The structure unfolds because whatever whole is considered contains things which cannot be decided. I have recently preferred simply to talk about uncertainty. The point is that this uncertainty has to be dealt with, and by definition, it cannot be dealt with within the "whole". So any whole requires a metasystem - something which sits outside the whole and mops up the uncertainty. It does it, often, by imposing categories for dealing with the uncertainty. It's the metasystem where the reductionism goes on!

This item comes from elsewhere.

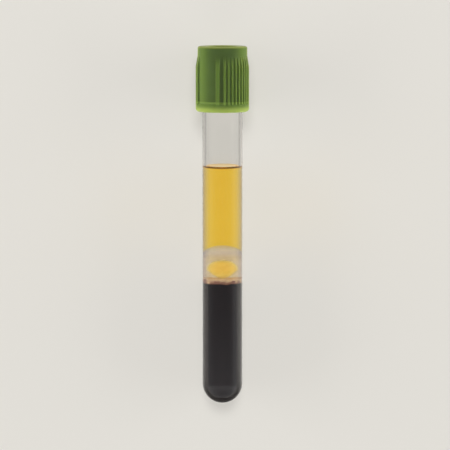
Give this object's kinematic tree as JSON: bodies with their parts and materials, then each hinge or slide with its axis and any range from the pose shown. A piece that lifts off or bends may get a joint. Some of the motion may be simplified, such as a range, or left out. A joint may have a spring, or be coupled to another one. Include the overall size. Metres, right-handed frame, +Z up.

Beer knew that there were good and bad ways in which the relationship between a whole and a metasystem could work. If education is seen to be a "whole", then the metasystem has to mop up things like uncertainties over teacher and student "performance": it invents categories and metrics to measure teaching and learning. It even ties some of these metrics to the pay or job security of teachers. More recently it deploys technologies to reinforce these metrics. What happens? "explosive complexification".

Why do these uncertainties arise in the first place? What is it about the whole which invites pathological metasystemic regulation? There's a simple answer to this. It is the hierarchical structures of organisation which education adopts. These structures themselves are very poor at mopping up their own uncertainty: hierarchies attenuate complexity from their bottom to their top, and from the environment to each individual. The only mechanism they have for managing uncertainty is authoritarianism, and this eventually leads to collapse.

What is required are forms of organisation which manage their uncertainty effectively. In education, the most effective way any individual - whether teacher or learner - can manage their uncertainty is to talk to others: "What do you think?" The best form of educational organisation is one which creates the conditions for conversation. Here, Beer's holism suggests that the way to do this is to disrupt the metasystems of each individual. This is really what he attempted with his Syntegration technique. It's what Von Foerster articulated when he spoke about education's role in learning to ask "legitimate questions", or questions to which nobody knows the answer:

  1. “Education is neither a right nor a privilege: it is a necessity.” 
  1. “Education is learning to ask legitimate questions.” 

A society who has made these two discoveries will ultimately be able to discover the third and most utopian one:
  1. “A is better off when B is better off.” (Von Foerster, Understanding Understanding, p209)
Understanding how Von Foerster gets from 2 to 3 is core to appreciating the power of Beer's Critical Holism.